** BEGIN **

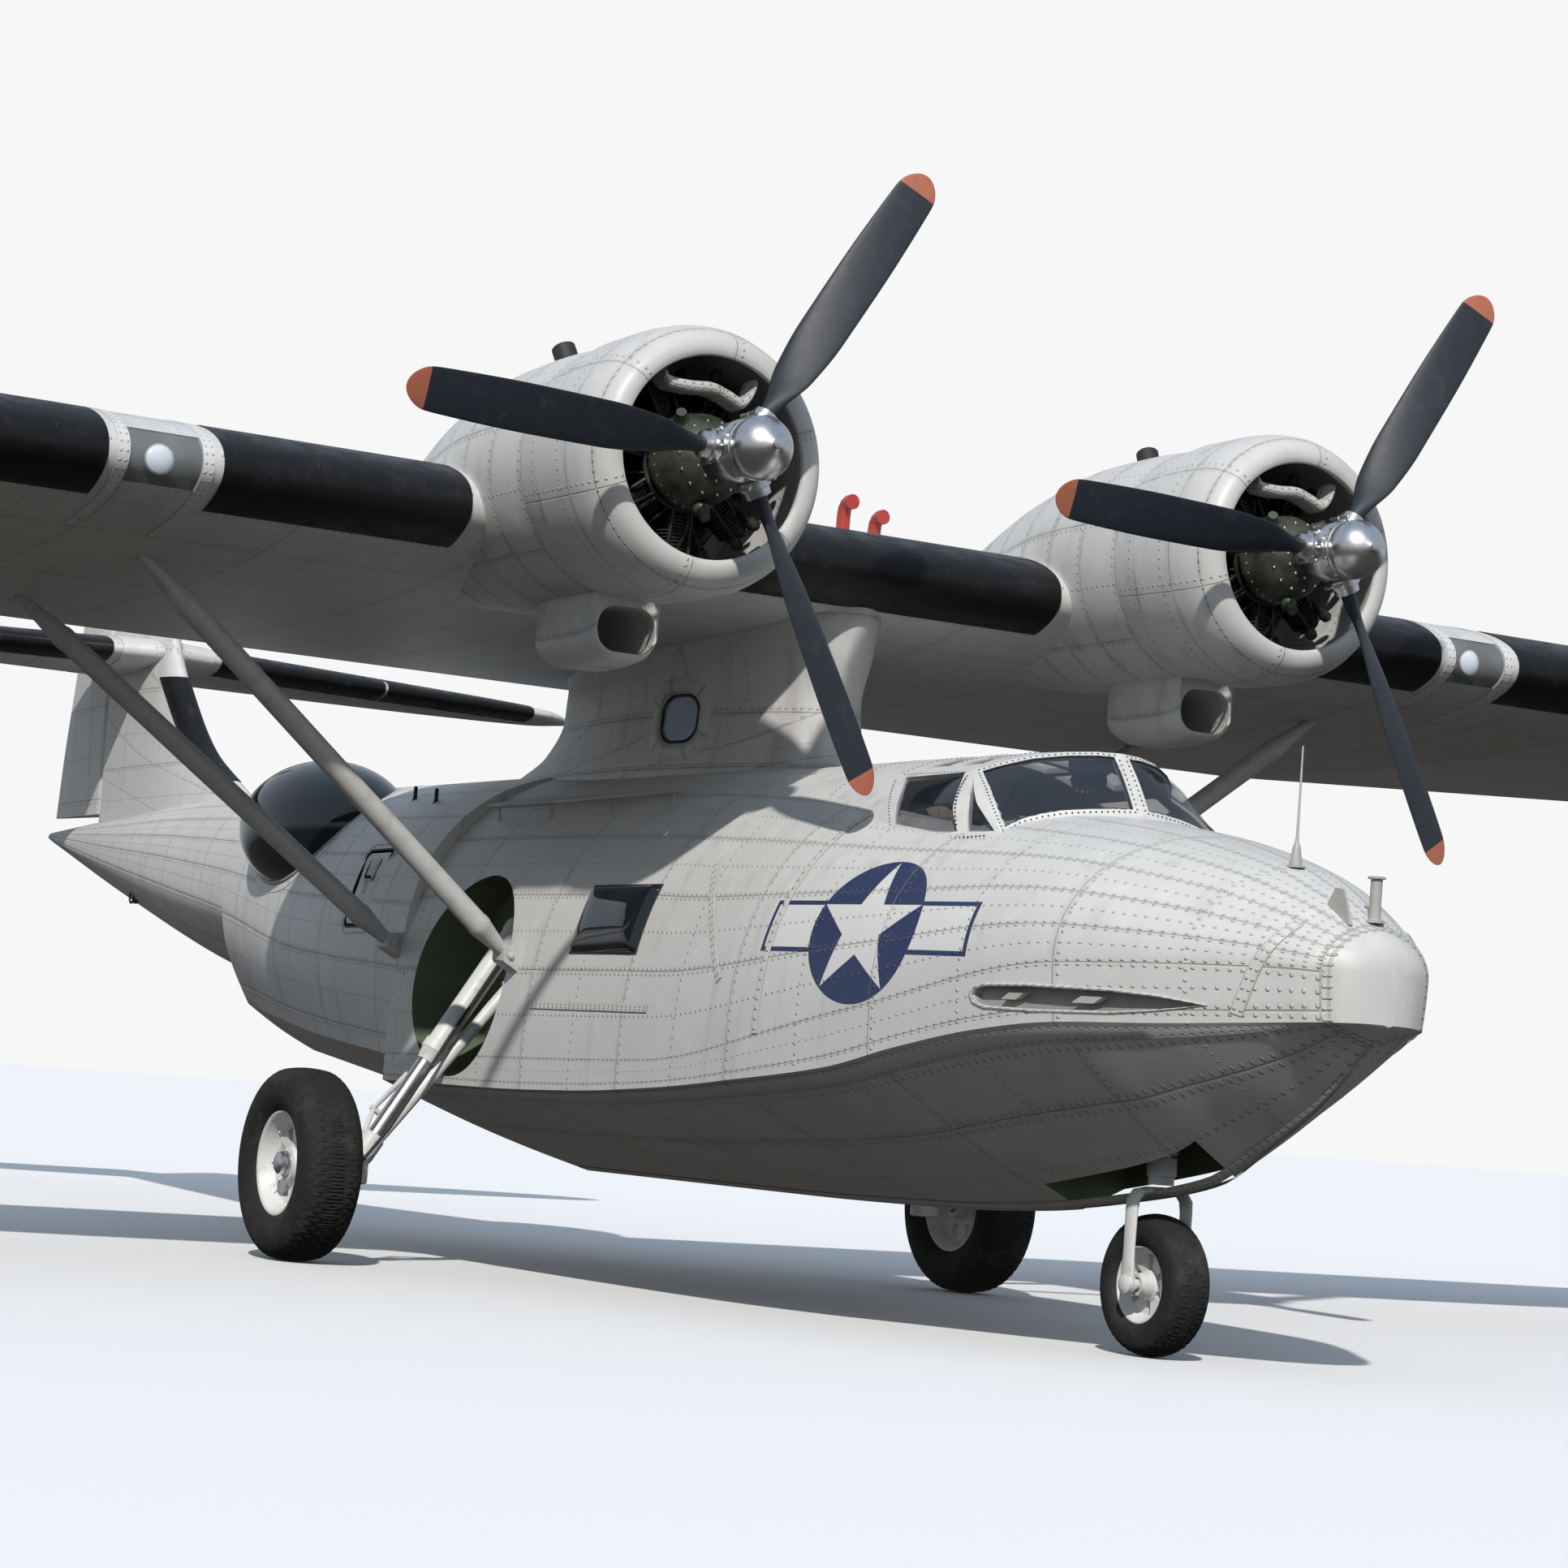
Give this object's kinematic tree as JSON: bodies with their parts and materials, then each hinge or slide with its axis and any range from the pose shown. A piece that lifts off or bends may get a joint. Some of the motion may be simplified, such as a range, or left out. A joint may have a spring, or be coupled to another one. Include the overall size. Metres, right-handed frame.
{
  "type": "amphibious flying boat",
  "caption": "Twin-engined amphibious flying boat in light grey with a parasol wing on a pylon, waist blisters, folding wing-tip floats and wheeled gear",
  "frame": {"origin": "on the ground, under the middle of the overall box", "axes": "nose to -Y, port wing to +X, up +Z"},
  "size_m": [31.704, 19.1533, 6.4716],
  "materials": {
    "hull_grey": "satin",
    "strut_grey": "satin",
    "engine_black": "satin",
    "bright_metal": "satin",
    "blade_black": "satin",
    "wheel_white": "satin",
    "tyre_rubber": "matte",
    "clear_glass": "gloss",
    "dark_glass": "gloss",
    "vent_red": "satin",
    "seat_beige": "matte",
    "panel_black": "matte"
  },
  "bodies": {
    "airframe": {"hull_fore": "hull_grey", "hull_aft": "hull_grey", "canopy_frame": "hull_grey", "canopy_glass": "clear_glass", "wing_centre": "hull_grey", "pylon": "hull_grey", "fin": "hull_grey", "nose_leg": "strut_grey", "seats": "seat_beige", "instrument_panel": "panel_black", "control_column": "panel_black", "vent_pipes": "vent_red", "whip_aerial": "hull_grey", "mast_stub": "hull_grey", "blister_port": "dark_glass", "side_window_port": "dark_glass", "landing_lamp_port": "bright_metal", "wing_outer_port": "hull_grey", "strut_front_port": "strut_grey", "strut_rear_port": "strut_grey", "nacelle_port": "hull_grey", "cowl_port": "hull_grey", "engine_port": "engine_black", "scoop_port": "hull_grey", "exhaust_port": "engine_black", "stabilizer_port": "hull_grey", "main_leg_port": "strut_grey", "blister_starboard": "dark_glass", "side_window_starboard": "dark_glass", "landing_lamp_starboard": "bright_metal", "wing_outer_starboard": "hull_grey", "strut_front_starboard": "strut_grey", "strut_rear_starboard": "strut_grey", "nacelle_starboard": "hull_grey", "cowl_starboard": "hull_grey", "engine_starboard": "engine_black", "scoop_starboard": "hull_grey", "exhaust_starboard": "engine_black", "stabilizer_starboard": "hull_grey", "main_leg_starboard": "strut_grey"},
    "rudder_body": {"rudder": "hull_grey"},
    "elevators": {"elevator_port": "hull_grey", "elevator_starboard": "hull_grey"},
    "nose_gear": {"nose_fork": "strut_grey"},
    "nose_wheel_body": {"nose_wheel": "wheel_white", "nose_tyre": "tyre_rubber"},
    "propeller_port": {"blades_port": "blade_black", "hub_port": "bright_metal"},
    "main_wheel_port": {"wheel_port": "wheel_white", "tyre_port": "tyre_rubber"},
    "aileron_body_port": {"aileron_port": "hull_grey"},
    "float_body_port": {"float_port": "hull_grey"},
    "hatch_body_port": {"hatch_port": "hull_grey"},
    "propeller_starboard": {"blades_starboard": "blade_black", "hub_starboard": "bright_metal"},
    "main_wheel_starboard": {"wheel_starboard": "wheel_white", "tyre_starboard": "tyre_rubber"},
    "aileron_body_starboard": {"aileron_starboard": "hull_grey"},
    "float_body_starboard": {"float_starboard": "hull_grey"},
    "hatch_body_starboard": {"hatch_starboard": "hull_grey"}
  },
  "joints": [
    {"name": "propeller_port", "type": "hinge", "parent": "airframe", "child": "propeller_port", "pos_m": [2.055, -6.29, 4.72], "axis": [0, 1, 0], "continuous": true},
    {"name": "main_wheel_port", "type": "hinge", "parent": "airframe", "child": "main_wheel_port", "pos_m": [2.5, -2.17, 0.6], "axis": [1, 0, 0], "continuous": true},
    {"name": "aileron_port", "type": "hinge", "parent": "airframe", "child": "aileron_body_port", "pos_m": [9.1, -1.291, 4.28118], "axis": [0.9976, -0.0602, 0.0331], "range_deg": [-20, 20]},
    {"name": "float_port", "type": "hinge", "parent": "airframe", "child": "float_body_port", "pos_m": [12.9, -2.498, 4.42385], "axis": [0, 1, 0], "range_deg": [0, 90]},
    {"name": "hatch_port", "type": "hinge", "parent": "airframe", "child": "hatch_body_port", "pos_m": [1.25113, -0.49, 2.665], "axis": [0.0695, -0.9976, 0], "range_deg": [0, 85]},
    {"name": "propeller_starboard", "type": "hinge", "parent": "airframe", "child": "propeller_starboard", "pos_m": [-2.055, -6.29, 4.72], "axis": [0, 1, 0], "continuous": true},
    {"name": "main_wheel_starboard", "type": "hinge", "parent": "airframe", "child": "main_wheel_starboard", "pos_m": [-2.5, -2.17, 0.6], "axis": [1, 0, 0], "continuous": true},
    {"name": "aileron_starboard", "type": "hinge", "parent": "airframe", "child": "aileron_body_starboard", "pos_m": [-9.1, -1.291, 4.28118], "axis": [0.9976, 0.0602, -0.0331], "range_deg": [-20, 20]},
    {"name": "float_starboard", "type": "hinge", "parent": "airframe", "child": "float_body_starboard", "pos_m": [-12.9, -2.498, 4.42385], "axis": [0, -1, 0], "range_deg": [0, 90]},
    {"name": "hatch_starboard", "type": "hinge", "parent": "airframe", "child": "hatch_body_starboard", "pos_m": [-1.25113, -0.49, 2.665], "axis": [0.0695, 0.9976, 0], "range_deg": [0, 85]},
    {"name": "nose_steering", "type": "hinge", "parent": "airframe", "child": "nose_gear", "pos_m": [0, -7.77, 1.07], "axis": [0, 0, 1], "range_deg": [-30, 30]},
    {"name": "nose_wheel", "type": "hinge", "parent": "nose_gear", "child": "nose_wheel_body", "pos_m": [0, -7.77, 0.38], "axis": [1, 0, 0], "continuous": true},
    {"name": "rudder", "type": "hinge", "parent": "airframe", "child": "rudder_body", "pos_m": [0, 8.31, 3.29], "axis": [0, 0, 1], "range_deg": [-20, 20]},
    {"name": "elevators", "type": "hinge", "parent": "airframe", "child": "elevators", "pos_m": [0, 8.66, 4.67], "axis": [1, 0, 0], "range_deg": [-20, 30]}
  ],
  "couplings": [
    {"joint": "aileron_starboard", "follows": "aileron_port", "ratio": -1},
    {"joint": "float_starboard", "follows": "float_port", "ratio": 1}
  ]
}
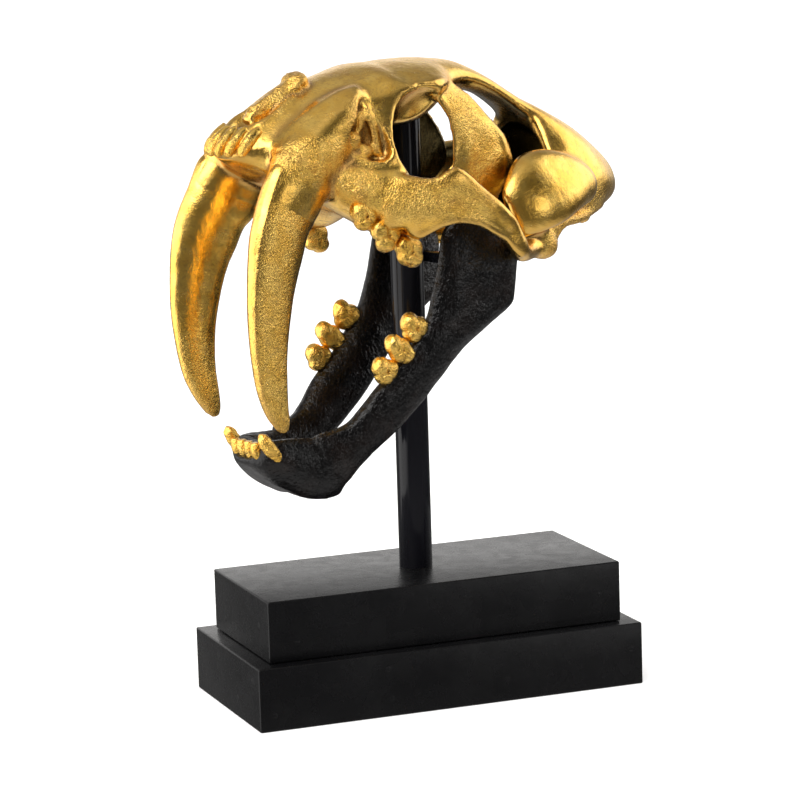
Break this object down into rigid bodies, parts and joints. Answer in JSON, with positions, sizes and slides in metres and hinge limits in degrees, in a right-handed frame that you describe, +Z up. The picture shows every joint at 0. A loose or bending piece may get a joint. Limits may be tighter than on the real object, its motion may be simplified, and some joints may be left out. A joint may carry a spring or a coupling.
{
  "type": "smilodon skull on a stand",
  "caption": "Smilodon skull with long sabre teeth and a wide-open lower jaw, held on a round post over a stepped rectangular plinth.",
  "frame": {"origin": "middle of the lower plinth's underside, on the surface it stands on", "axes": "+Z up; the plinth's long side along X; the snout points towards -X and turns 15 degrees towards -Y; the skull's left side faces -Y"},
  "size_m": [0.3718, 0.1997, 0.4758],
  "materials": {
    "gold_leaf": "hammered gold leaf, bright with fine wrinkles and a coppery tint in the hollows",
    "black_bone": "black-brown gloss over fine pitted bone texture",
    "post_black": "gloss black paint",
    "plinth_black": "satin black paint on wood, a few small dents and rubbed edges"
  },
  "bodies": {
    "root": {"cranium": "gold_leaf", "jaw_bar": "post_black", "lower_canine_left": "gold_leaf", "lower_canine_right": "gold_leaf", "lower_cheek_left_front": "gold_leaf", "lower_cheek_left_middle": "gold_leaf", "lower_cheek_left_rear": "gold_leaf", "lower_cheek_right_front": "gold_leaf", "lower_cheek_right_middle": "gold_leaf", "lower_cheek_right_rear": "gold_leaf", "lower_incisor_left_1": "gold_leaf", "lower_incisor_left_2": "gold_leaf", "lower_incisor_right_1": "gold_leaf", "lower_incisor_right_2": "gold_leaf", "mandible": "black_bone", "plinth_lower": "plinth_black", "plinth_upper": "plinth_black", "post": "post_black", "sabre_left": "gold_leaf", "sabre_right": "gold_leaf", "upper_cheek_left_front": "gold_leaf", "upper_cheek_left_middle": "gold_leaf", "upper_cheek_left_rear": "gold_leaf", "upper_cheek_right_front": "gold_leaf", "upper_cheek_right_middle": "gold_leaf", "upper_cheek_right_rear": "gold_leaf", "upper_incisor_left_1": "gold_leaf", "upper_incisor_left_2": "gold_leaf", "upper_incisor_left_3": "gold_leaf", "upper_incisor_right_1": "gold_leaf", "upper_incisor_right_2": "gold_leaf", "upper_incisor_right_3": "gold_leaf"}
  },
  "joints": []
}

** END **

Set task:
Reply with only the number of lines in the material above where the string "piece" appears.

The response:
2